There is also substantial writings to indicate that they felt the people should also be armed for personal defense of life and liberty as well, but I agree with the arguments yesterday that it was primarily in a militia context.
My goodness.
And I gather that there is also some mumbling in the direction of what I've said about your second amendment for a long time: that it is an individual right, not a collective right, but it is a particular kind of individual right. It is an individual right to do a certain thing in order to exercise a collective right.
My analogy is the right to vote. It's a right that's actually spelled out in my constitution:
3. Every citizen of Canada has the right to vote in an election of members of the House of Commons or of a legislative assembly and to be qualified for membership therein.

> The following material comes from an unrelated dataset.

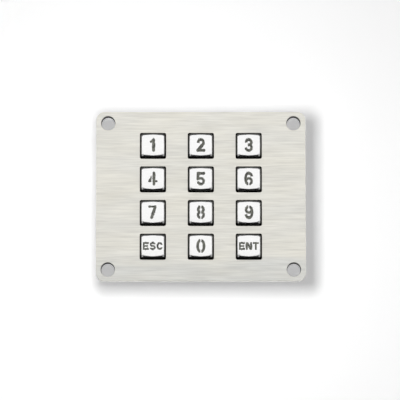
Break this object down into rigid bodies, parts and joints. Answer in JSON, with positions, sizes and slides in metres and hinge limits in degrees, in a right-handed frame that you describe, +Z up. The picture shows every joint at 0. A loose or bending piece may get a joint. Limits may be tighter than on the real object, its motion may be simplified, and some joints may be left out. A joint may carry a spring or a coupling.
{
  "type": "keypad access reader",
  "caption": "Panel-mounted keypad: a flat brushed steel plate with corner holes, square metal keys in a grid with stencil-cut backlit figures, and a sealed rear housing.",
  "frame": {"origin": "centre of the corner-hole pattern on the front plate's rear plane", "axes": "+X to the right as the keys are read, +Z up, +Y from the plate into the panel behind it; the keys face -Y"},
  "size_m": [0.105, 0.0213, 0.0856],
  "materials": {
    "brushed_plate": "brushed along the width",
    "key_metal": "satin bright",
    "legend_resin": "translucent grey resin",
    "carbon_rubber": "matt",
    "plated_steel": "zinc plated",
    "black_plastic": "matt",
    "cover_plastic": "fine moulded texture",
    "grey_silicone": "matt",
    "black_rubber": "matt",
    "board_laminate": "solder mask",
    "gold_contact": "gold plated",
    "led_white": "clear",
    "chip_black": "matt",
    "ceramic_tan": "matt",
    "nylon_white": "natural nylon"
  },
  "bodies": {
    "housing": {"front_plate": "brushed_plate", "weld_studs": "plated_steel", "key_guide_frame": "black_plastic", "keymat": "grey_silicone", "circuit_board": "board_laminate", "contact_pads": "gold_contact", "backlight_leds": "led_white", "controller_chip": "chip_black", "chip_leads": "plated_steel", "board_resistors": "chip_black", "board_capacitors": "ceramic_tan", "header_base": "black_plastic", "header_pins": "gold_contact", "board_spacers": "nylon_white", "rear_cover": "cover_plastic", "cover_seal": "black_rubber", "mounting_gasket": "black_rubber", "cover_washers": "plated_steel", "cover_nuts": "plated_steel"},
    "key_1": {"key_cap_1": "key_metal", "light_guide_1": "legend_resin", "contact_pill_1": "carbon_rubber"},
    "key_2": {"key_cap_2": "key_metal", "light_guide_2": "legend_resin", "contact_pill_2": "carbon_rubber"},
    "key_3": {"key_cap_3": "key_metal", "light_guide_3": "legend_resin", "contact_pill_3": "carbon_rubber"},
    "key_4": {"key_cap_4": "key_metal", "light_guide_4": "legend_resin", "contact_pill_4": "carbon_rubber"},
    "key_5": {"key_cap_5": "key_metal", "light_guide_5": "legend_resin", "contact_pill_5": "carbon_rubber"},
    "key_6": {"key_cap_6": "key_metal", "light_guide_6": "legend_resin", "contact_pill_6": "carbon_rubber"},
    "key_7": {"key_cap_7": "key_metal", "light_guide_7": "legend_resin", "contact_pill_7": "carbon_rubber"},
    "key_8": {"key_cap_8": "key_metal", "light_guide_8": "legend_resin", "contact_pill_8": "carbon_rubber"},
    "key_9": {"key_cap_9": "key_metal", "light_guide_9": "legend_resin", "contact_pill_9": "carbon_rubber"},
    "key_esc": {"key_cap_esc": "key_metal", "light_guide_esc": "legend_resin", "contact_pill_esc": "carbon_rubber"},
    "key_0": {"key_cap_0": "key_metal", "light_guide_0": "legend_resin", "contact_pill_0": "carbon_rubber"},
    "key_ent": {"key_cap_ent": "key_metal", "light_guide_ent": "legend_resin", "contact_pill_ent": "carbon_rubber"}
  },
  "joints": [
    {"name": "key_1_press", "type": "slide", "parent": "housing", "child": "key_1", "axis": [0, 1, 0], "range_m": [0, 0.0011], "stiffness_N_per_m": 1800, "deforming": ["keymat"]},
    {"name": "key_2_press", "type": "slide", "parent": "housing", "child": "key_2", "axis": [0, 1, 0], "range_m": [0, 0.0011], "stiffness_N_per_m": 1800, "deforming": ["keymat"]},
    {"name": "key_3_press", "type": "slide", "parent": "housing", "child": "key_3", "axis": [0, 1, 0], "range_m": [0, 0.0011], "stiffness_N_per_m": 1800, "deforming": ["keymat"]},
    {"name": "key_4_press", "type": "slide", "parent": "housing", "child": "key_4", "axis": [0, 1, 0], "range_m": [0, 0.0011], "stiffness_N_per_m": 1800, "deforming": ["keymat"]},
    {"name": "key_5_press", "type": "slide", "parent": "housing", "child": "key_5", "axis": [0, 1, 0], "range_m": [0, 0.0011], "stiffness_N_per_m": 1800, "deforming": ["keymat"]},
    {"name": "key_6_press", "type": "slide", "parent": "housing", "child": "key_6", "axis": [0, 1, 0], "range_m": [0, 0.0011], "stiffness_N_per_m": 1800, "deforming": ["keymat"]},
    {"name": "key_7_press", "type": "slide", "parent": "housing", "child": "key_7", "axis": [0, 1, 0], "range_m": [0, 0.0011], "stiffness_N_per_m": 1800, "deforming": ["keymat"]},
    {"name": "key_8_press", "type": "slide", "parent": "housing", "child": "key_8", "axis": [0, 1, 0], "range_m": [0, 0.0011], "stiffness_N_per_m": 1800, "deforming": ["keymat"]},
    {"name": "key_9_press", "type": "slide", "parent": "housing", "child": "key_9", "axis": [0, 1, 0], "range_m": [0, 0.0011], "stiffness_N_per_m": 1800, "deforming": ["keymat"]},
    {"name": "key_esc_press", "type": "slide", "parent": "housing", "child": "key_esc", "axis": [0, 1, 0], "range_m": [0, 0.0011], "stiffness_N_per_m": 1800, "deforming": ["keymat"]},
    {"name": "key_0_press", "type": "slide", "parent": "housing", "child": "key_0", "axis": [0, 1, 0], "range_m": [0, 0.0011], "stiffness_N_per_m": 1800, "deforming": ["keymat"]},
    {"name": "key_ent_press", "type": "slide", "parent": "housing", "child": "key_ent", "axis": [0, 1, 0], "range_m": [0, 0.0011], "stiffness_N_per_m": 1800, "deforming": ["keymat"]}
  ]
}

but that's not a good example of what I'm on about, because it actually does contain the internal limitations I'm getting at. There is a more general "right" to vote: the civil/political right of people to participate in the government of their society. If it weren't in our constitution, it would still be regarded as the right of every individual. As framed, it's a civil right: a right that derives from status as a "citizen", a member of the polity, as your court has put it in relation to the right to keep and bear arms, I believe. It's not like the right to life or liberty, which derive from status as a human being.
But the point is that it's a right that must be exercised in a certain way and for a certain purpose. There is no "right to vote" willy-nilly. You can't just announce that you've decided to vote now and could you please have a ballot, and will everyone please abide by the results of the vote you've decided to engage in. You get to vote in an election.
Elections are exercises of the *collective* right to self-determination. *A people* gets to govern itself. But a people can't do that unless people do it. So people have to have the right to vote, in order that the people can exercise its right to self-determination.
Ah, but what if the people in charge of holding elections don't hold one? How do you exercise your right to vote? How does the people exercise its collective right to self-determination? Who gets to call the election?
A well regulated militia, being necessary to the security of a free state ...
The security of the state, the freedom of the state, are collective rights. The collective right of a people to security -- not to be harmed, physically or economically, etc.; and the collective right of a people to be free -- not to be governed against its will. The need for the means to ensure that security and that freedom. And thus the need for individuals -- the people -- to be authorized and equipped to take action that will enable the collectivity -- the people -- to exercise its rights.
That's how I see the second amendment. Your framers were concerned about the freedom and security of their youthful state, and saw a need for a way to preserve and protect them. The whole revolution thing was an exercise of those collective rights: peaceful and prosperous existence as a collectivity, and self-determination as a collectivity.
(How that's all related to the whole decentralized, state-vs-federal power struggle, I am not sufficiently expert to say. I tend to think it really isn't, actually, except in terms of the mechanics of how the individual/collective rights recognized/protected in that amendment would then be exercised, and what collectivity's rights to security and self-determination were in issue.)
The business about weapons for personal protection (or recreation, or subsistence), that's a completely different thing and comes under the individual rights to life and liberty, and the ways that those rights are exercised, and whether any particular rule interferes unacceptably in the ability to exercise them. And in that way it's subject to all the ordinary considerations about how justification for interferences in the exercise of rights is established.